All hosts are running Debian 9.11.


Propose changes:

I would like to add node6, but it only has eth0-1, with no 10Gbps connectivity to the existing cluster (so no access to Silverish or Peacock). However, the node will have local storage available.

Before I make a Diskless PXE Debian with ZFS Root initrd, I would like to know if OpenNebula can support a mixed use case, where node1-5 are running “shared”, and node6 will be running “ssh,” where IMAGE_DS will not be available to node6 and requiring oned instance to transfer the System Image via ssh over the 1Gbps admin network to the local ZFS Pool on node6.

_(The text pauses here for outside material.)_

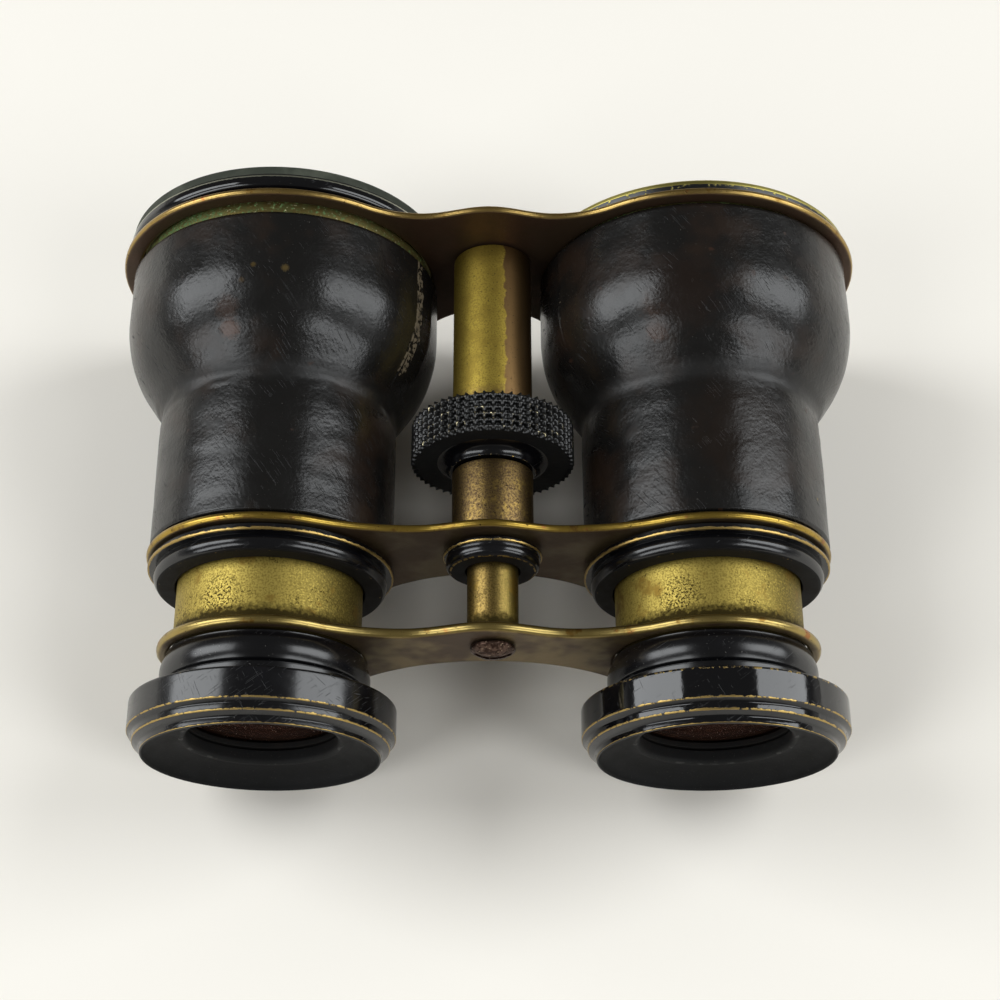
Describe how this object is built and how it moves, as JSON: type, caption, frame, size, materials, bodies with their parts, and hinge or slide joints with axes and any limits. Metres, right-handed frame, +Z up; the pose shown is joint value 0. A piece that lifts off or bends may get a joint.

Otherwise, do I need to create a new cluster with node6 and future hypervisors with local storage?

Thanks.

Hello, I think you shoudl create another cluster for nodes such node6 is. In that new cluster put node6 and new DS with ssh TM. Regarding to upstream network, you can put it to both clusters

Does OpenNebula allow you to have the same virtual network in different clusters?

Hi,

Yes. A virtual network is allowed by default on the default cluster (id=0). than you can also enable this VNet to the different clusters you may have.

On the virtual network page (on sunstone) you have the “Clusters” button to select clusters where you want to enable your network.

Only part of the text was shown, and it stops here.